Record set
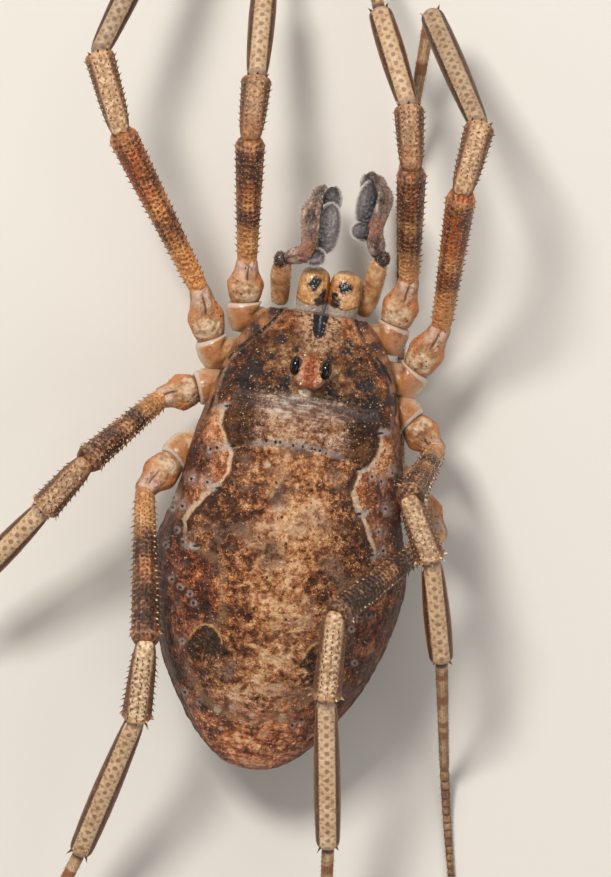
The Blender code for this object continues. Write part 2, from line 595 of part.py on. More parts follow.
def chelicera(side_name, side):
    base_path = [Vector((side * CHELICERA_X, y, z)) for y, z, _, _ in CHELICERA_BASE]
    base = loft(rings_along(base_path, [(wide, high) for _, _, wide, high in CHELICERA_BASE], 12))
    place(f"chelicera_{side_name}_base", "chelicera", base, base_path[0], Vector((0, -1, 0)), root)
    hand_path = [Vector((side * CHELICERA_X, y, z)) for y, z, _, _ in CHELICERA_HAND]
    hand = loft(rings_along(hand_path, [(wide, deep) for _, _, wide, deep in CHELICERA_HAND], 12,
                            Vector((0, -1, 0))))
    fingers = []
    for lean in (-1, 1):
        knuckle = hand_path[-2] + Vector((FINGER_APART * lean, 0, 0))
        finger_tip = knuckle + Vector((FINGER_TIP_SHIFT[0] * lean, FINGER_TIP_SHIFT[1], -FINGER_LENGTH))
        middle = (knuckle + finger_tip) / 2 + Vector((FINGER_BOW * lean, 0, 0))
        radii = (FINGER_RADIUS, FINGER_RADIUS * 0.8, FINGER_TIP_RADIUS)
        halves = [(radius, radius) for radius in radii]
        fingers.append(loft(rings_along([knuckle, middle, finger_tip], halves, 6, Vector((0, -1, 0)))))
    hand = boolean(hand, fingers, "UNION")
    place(f"chelicera_{side_name}_hand", "chelicera", hand, hand_path[0], Vector((0, 0, -1)), root)


# Pedipalps: trochanter and femur in one piece, then patella, tibia and tarsus in one. Bristly lobes
# swell from the femur's outer end and from the inner side of the patella, the tibia and the tarsus

def pedipalp(side_name, side):
    femur_path = [Vector(point) for point in PALP_FEMUR[side_name]]
    femur = loft(rings_along(femur_path, [(half, half) for half in PALP_FEMUR_HALF], 8))
    femur = boolean(femur, [lobe(PALP_FEMUR_LOBE[side_name], PALP_FEMUR_LOBE_SIZE, 90)], "UNION")
    place(f"pedipalp_{side_name}_femur", "pedipalp", femur, femur_path[0], Vector((0, -1, 0)), root)
    outer_path = [Vector(point) for point in PALP_OUTER[side_name]]
    outer = loft(rings_along(outer_path, [(half, half) for half in PALP_OUTER_HALF], 8,
                             Vector((0, -0.5, 1)).normalized()))
    outer = boolean(outer, [lobe(*sizes) for sizes in PALP_LOBES[side_name]], "UNION")
    place(f"pedipalp_{side_name}_outer", "pedipalp", outer, outer_path[0], Vector((0, -1, 0)), root)


for side_name, side in (("left", 1), ("right", -1)):
    chelicera(side_name, side)
    pedipalp(side_name, side)
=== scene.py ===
# A harvestman of the genus Graecophalangium, dressed over its fixed frame: body, eyes, mouthparts and eight
# legs, on a plain floor. Pieces are shaped a thousand times life size, so one unit is a millimetre, in the
# body's own frame, with the head towards -Y, and are reduced and set in place when they are finished.
import math
import random

import bpy
import numpy as np
from mathutils import Matrix, Vector
from mathutils.bvhtree import BVHTree


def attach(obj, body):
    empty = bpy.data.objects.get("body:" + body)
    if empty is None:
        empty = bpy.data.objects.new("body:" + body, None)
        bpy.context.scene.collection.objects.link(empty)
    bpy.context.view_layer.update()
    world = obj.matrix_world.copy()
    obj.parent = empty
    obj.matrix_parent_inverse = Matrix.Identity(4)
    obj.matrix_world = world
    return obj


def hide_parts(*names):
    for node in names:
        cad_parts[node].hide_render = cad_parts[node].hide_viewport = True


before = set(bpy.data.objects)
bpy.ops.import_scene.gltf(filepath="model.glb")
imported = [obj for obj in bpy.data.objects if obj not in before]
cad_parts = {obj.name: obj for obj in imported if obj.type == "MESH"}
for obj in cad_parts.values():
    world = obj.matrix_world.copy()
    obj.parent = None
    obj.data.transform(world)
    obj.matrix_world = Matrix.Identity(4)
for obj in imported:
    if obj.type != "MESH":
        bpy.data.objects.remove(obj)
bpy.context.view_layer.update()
bpy.ops.object.select_all(action="DESELECT")

# The studio: a plain pale floor, a large soft lamp beside the lens, a weaker one from the head end, and a
# pale surround. The camera looks straight down from 140 mm, turned so that the head points up the frame.
bpy.ops.mesh.primitive_plane_add(size=1.2, location=(0, 0, 0))
floor = bpy.context.object
floor.name = "floor"
floor_paint = bpy.data.materials.new("floor_paint")
floor_paint.use_nodes = True
floor_shader = floor_paint.node_tree.nodes["Principled BSDF"]
floor_shader.inputs["Base Color"].default_value = (0.74, 0.7, 0.64, 1)
floor_shader.inputs["Roughness"].default_value = 0.75
floor_grain = floor_paint.node_tree.nodes.new("ShaderNodeTexNoise")
floor_grain.inputs["Scale"].default_value = 900
floor_bump = floor_paint.node_tree.nodes.new("ShaderNodeBump")
floor_bump.inputs["Strength"].default_value = 0.04
floor_bump.inputs["Distance"].default_value = 0.0001
floor_paint.node_tree.links.new(floor_grain.outputs["Fac"], floor_bump.inputs["Height"])
floor_paint.node_tree.links.new(floor_bump.outputs["Normal"], floor_shader.inputs["Normal"])
floor.data.materials.append(floor_paint)

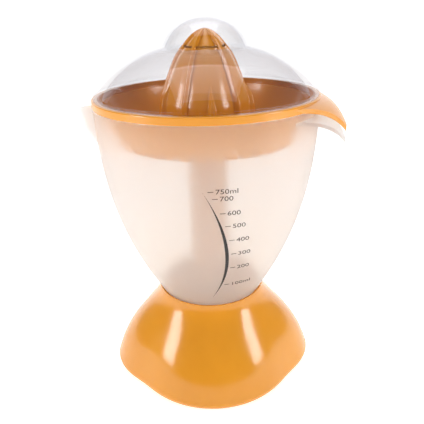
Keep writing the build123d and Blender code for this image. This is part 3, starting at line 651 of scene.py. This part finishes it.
@dataclass
class Reamer:
    """The cone that the fruit is pressed on: five tall ribs, five spear-shaped ones between them.

    Sizes with MM are in metres, azimuths in degrees, and heights and radii called shares are
    shares of the cone's height and of its widest radius.
    """

    around: int = 720
    levels: int = 110
    level_crowding: float = 1.35
    ribs: int = 5
    first_rib: float = -30.0
    rib_proud: float = 3.8 * MM
    rib_half_width: float = 1.5 * MM
    rib_slimmest: float = 0.45
    rib_full_width_share: float = 0.8
    rib_squareness: int = 5
    tip_fade_share: float = 0.30
    spear_offset: float = 36.5
    spear_share: float = 0.44
    spear_proud: float = 4.6 * MM
    spear_half_width: float = 3.0 * MM
    spear_widening: float = 1.25
    spear_roundness: float = 0.75
    spear_rise: float = 1.6
    panel_swell: float = 1.3 * MM
    swell_flatness: float = 1.5
    skin: float = 2.2 * MM
    tip_gap: float = 0.6 * MM
    hub_radius: float = 12.2 * MM
    hub_bore: float = 10.02 * MM
    hub_top_share: float = 0.82
    bore_top_share: float = 0.45
    inner_shares: Sequence[float] = (0.0, 0.1, 0.25, 0.4, 0.55, 0.7, 0.8)
    crest: Sequence[tuple[float, float]] = (
        (0.0, 0.982), (0.09, 0.978), (0.20, 0.955), (0.36, 0.862), (0.52, 0.752), (0.715, 0.59),
        (0.825, 0.435), (0.905, 0.31), (0.96, 0.185), (0.99, 0.075), (1.0, 0.0),
    )

    def crest_radius(self, share: float, full: float) -> float:
        """The ribs' outer radius at a share of the height."""
        return blend_line(self.crest, share) * full

    def turn_from(self, azimuth: float, start: float) -> float:
        """How far a direction is from the nearest of the ribs that begin at a start, in degrees."""
        pitch = 360.0 / self.ribs
        return (azimuth - start + pitch / 2) % pitch - pitch / 2

    def spear(self, share: float, azimuth: float, crest: float) -> float:
        """How far a spear-shaped rib stands out of its panel.

        Args:
            share: Height, from 0 at the foot to 1 at the tip.
            azimuth: Direction in degrees, 0 at the front.
            crest: The ribs' outer radius at this height, in metres.

        Returns:
            The height over the panel in metres, 0 beside and above the spear.
        """
        if share >= self.spear_share:
            return 0.0
        grown = 1.0 - share / self.spear_share
        half = self.spear_half_width * min(1.0, self.spear_widening * grown**self.spear_roundness)
        turn = self.turn_from(azimuth, self.first_rib + self.spear_offset)
        offset = abs(math.radians(turn)) * crest
        nearness = max(0.0, 1.0 - offset / max(half, TINY))
        return nearness * self.spear_proud * min(1.0, self.spear_rise * grown)

    def skin_radius(self, share: float, azimuth: float, full: float) -> float:
        """The outer surface's radius.

        Args:
            share: Height, from 0 at the foot to 1 at the tip.
            azimuth: Direction in degrees, 0 at the front.
            full: The widest radius in metres.

        Returns:
            The radius in metres.
        """
        crest = self.crest_radius(share, full)
        gap = self.turn_from(azimuth, self.first_rib)
        fade = min(1.0, crest / (self.tip_fade_share * full))
        proud = self.rib_proud * fade
        core = max(crest - proud, 0.0)
        away = abs(math.radians(gap)) * max(crest, TINY)
        grown = min(1.0, crest / (self.rib_full_width_share * full))
        width = self.rib_half_width * (self.rib_slimmest + (1.0 - self.rib_slimmest) * grown)
        ridge = proud / (1.0 + (away / width) ** self.rib_squareness)
        across = abs(gap) / (180.0 / self.ribs)
        swell = self.panel_swell * fade * (1.0 - (1.0 - across) ** 2) ** self.swell_flatness
        return min(core + max(ridge, swell + self.spear(share, azimuth, crest)), crest)

    def build(self, material: bpy.types.Material) -> bpy.types.Object:
        """Build the cone as one closed shell with its hub, in place of the CAD node.

        Args:
            material: The finish.

        Returns:
            The piece.
        """
        low, high = span("reamer")
        full = (high.y - low.y) / 2
        foot, height = low.z, high.z - low.z - self.tip_gap
        shell = RingShell(self.around)
        outer = []
        for level in range(self.levels):
            share = 1.0 - (1.0 - level / self.levels) ** self.level_crowding
            z = foot + height * share
            outer.append(shell.ring(lambda azimuth: self.skin_radius(share, azimuth, full), z))
        shell.bridge(outer)
        shell.close(outer[-1], foot + height)
        inside = []
        for share in self.inner_shares:
            wall = self.crest_radius(share, full) - self.rib_proud - self.skin
            inside.append(shell.round_ring(max(wall, self.hub_radius), foot + height * share))
        hub_top = shell.round_ring(self.hub_radius, foot + height * self.hub_top_share)
        hub_foot = shell.round_ring(self.hub_radius, foot)
        bore_foot = shell.round_ring(self.hub_bore, foot)
        bore_top = shell.round_ring(self.hub_bore, foot + height * self.bore_top_share)
        shell.bridge([outer[0], *inside, hub_top, hub_foot, bore_foot, bore_top])
        shell.close(bore_top, foot + height * self.bore_top_share)
        piece = publish("reamer_cone", shell.points, shell.faces, material)
        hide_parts("reamer")
        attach(piece, Body.REAMER.value)
        return piece


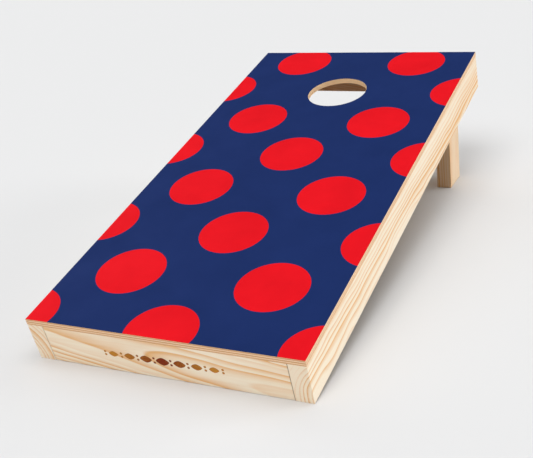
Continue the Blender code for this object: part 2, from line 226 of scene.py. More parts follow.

Requirements
From the records above, extract exactly and only the lines that begin at the line with "for side_name, side" and stop after the line with "bpy.data.objects.remove(obj)".

Task output
for side_name, side in (("left", 1), ("right", -1)):
    chelicera(side_name, side)
    pedipalp(side_name, side)
=== scene.py ===
# A harvestman of the genus Graecophalangium, dressed over its fixed frame: body, eyes, mouthparts and eight
# legs, on a plain floor. Pieces are shaped a thousand times life size, so one unit is a millimetre, in the
# body's own frame, with the head towards -Y, and are reduced and set in place when they are finished.
import math
import random

import bpy
import numpy as np
from mathutils import Matrix, Vector
from mathutils.bvhtree import BVHTree


def attach(obj, body):
    empty = bpy.data.objects.get("body:" + body)
    if empty is None:
        empty = bpy.data.objects.new("body:" + body, None)
        bpy.context.scene.collection.objects.link(empty)
    bpy.context.view_layer.update()
    world = obj.matrix_world.copy()
    obj.parent = empty
    obj.matrix_parent_inverse = Matrix.Identity(4)
    obj.matrix_world = world
    return obj


def hide_parts(*names):
    for node in names:
        cad_parts[node].hide_render = cad_parts[node].hide_viewport = True


before = set(bpy.data.objects)
bpy.ops.import_scene.gltf(filepath="model.glb")
imported = [obj for obj in bpy.data.objects if obj not in before]
cad_parts = {obj.name: obj for obj in imported if obj.type == "MESH"}
for obj in cad_parts.values():
    world = obj.matrix_world.copy()
    obj.parent = None
    obj.data.transform(world)
    obj.matrix_world = Matrix.Identity(4)
for obj in imported:
    if obj.type != "MESH":
        bpy.data.objects.remove(obj)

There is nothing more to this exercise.